Q) Can I get a copy of my accident report?
A) Yes, you need to pay a fee to the state and then print off a copy online (see links page).
Q) Does a Handgun Purchase Certificate allow me to carry a concealed firearm?
A) NO. A Handgun Purchase Certificate allows the purchase, lease, rent or transfer of firearms.
Q) How much does a Handgun Purchase Certificate cost?
A) The cost of the Handgun Purchase Certificate is $5.00 in the Sheriff’s Office. This fee is set by State statute. Picture identification is required at the time of application.
Q) How old do I need to be to apply for a Handgun Purchase Certificate?
A) You must be 21 years of age at the time of application.
Q) I purchased a new vehicle and it has an out-of-state title. Do I need to get it inspected prior to getting license plates?
A) Yes. You must bring your title and vehicle during the office hours of 8:30 A.M. and 4:30 P.M. to have it inspected.
Q) How much does it cost to have a title inspection done on my vehicle?
A) There is a $10.00 title inspection fee.
Q) What vehicles need inspected?
A) Any vehicle or motorcycle with an out-of-state title, any vehicle with a Salvage Certificate of Title, dump trucks, grain trailers, assembled trailers, livestock trailers & tractors that are not pro-rated, semi-trailers, boat trailers if pulled by a truck or a non-pro-rated tractor.
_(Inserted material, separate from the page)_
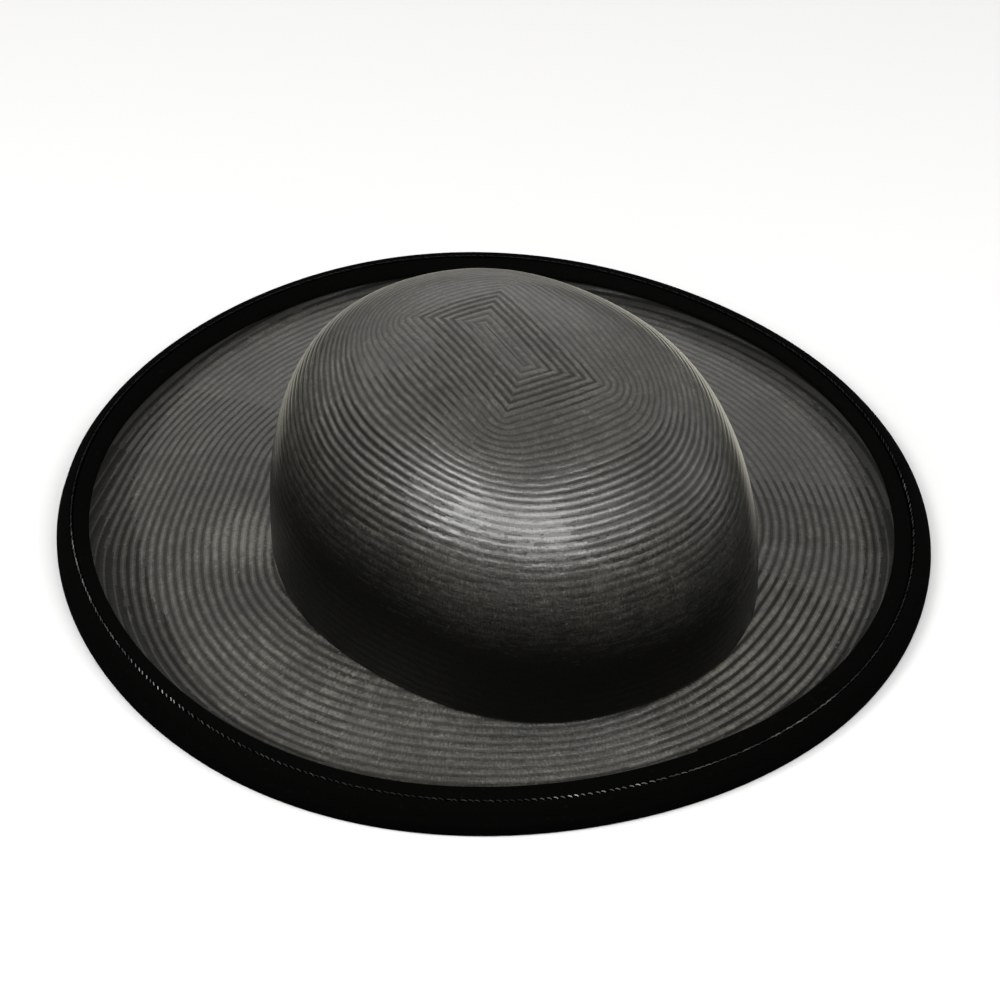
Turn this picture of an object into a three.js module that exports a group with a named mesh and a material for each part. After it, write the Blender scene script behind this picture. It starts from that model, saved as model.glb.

Q) How many points can I get on my driver's license?
A) In Nebraska, points are accumulated on your driver’s license for violations. You may not accumulate more than 2 points if you possess a provisionary operator’s license (POP). You may not accumulate 6 or more points during a one year period of time if you are under the age of 21. If you are 21 years of age or older, accumulating 12 points in a two-year period causes automatic revocation of the operator’s license for six months.
Q) How many points accumulate for a speeding violation?
A) Points are assessed for speeding to the basis of miles per hour over the posted speed limit and the type of road:
1 thru 5 MPH……..1 Point
6 thru 10 MPH……2 Points
11+ MPH………..3 Points
1 thru 10 MPH……..1 Point
11 thru 15 MPH……2 Points
16+ MPH………….3 Points
Violate child restraint 1 point
Refuse PBT 1 point
Negligent driving 3 points
Careless driving 4 points
Reckless driving 5 points
Willful reckless 6 points
DWI (alcohol or drugs) 6 points
Failure to report accident within 12 hrs. 8 points
3rd Offense DWI 12 points
Q) How long will the points stay on my driver’s license?
A) The points will stay on your driver’s license for 2 years from the date of the violation.
Q) Will it affect my Nebraska Driver’s License if I get a ticket for a traffic violation in another state?
A) Yes, just the same as if the violation was in Nebraska.
Q) What is the difference between a Sheriff's Office and a Sheriff's Department?
A) Black's Law Dictionary defines the terms as follows:
DEPARTMENT: "One of the major divisions of the executive branch of the government....generally, a branch or division of governmental administration."
OFFICE: "A right, and correspondent duty, to exercise public trust as an office. A public charge of employment... the most frequent occasions to use the word arise with reference to a duty and power conferred on an individual by the government, and when this is the connection, public office is a usual and more discriminating expression... in the constitutional sense, the term implies an authority to exercise some portion of the sovereign power either in making, executing, or administering the laws."
The Office of Sheriff is not simply another "department" of county government. The internal operation of an Office of Sheriff is the sole responsibility of the elected Sheriff. County department heads are subordinate to a county governing body, because a "department" is truly only a division of county government. The Office of Sheriff is a statutory/constitutional office having exclusive powers and authority under state law and/or state constitution. These inherent powers are not subject to the dictates of a local county governing body.
The Office of Sheriff has inherent common law powers and sovereignty granted under a state's constitution and/or state law. It is different from a county department which derives its limited authority from whatever is delegated to is by statute or by state constitution.
The use of the term "Department" implies being a subordinate unit of government (i.e. subordinate to local government - "delegated" authority from county government to a Department). The use of the term "Office" implies inherent powers and independent sovereignty.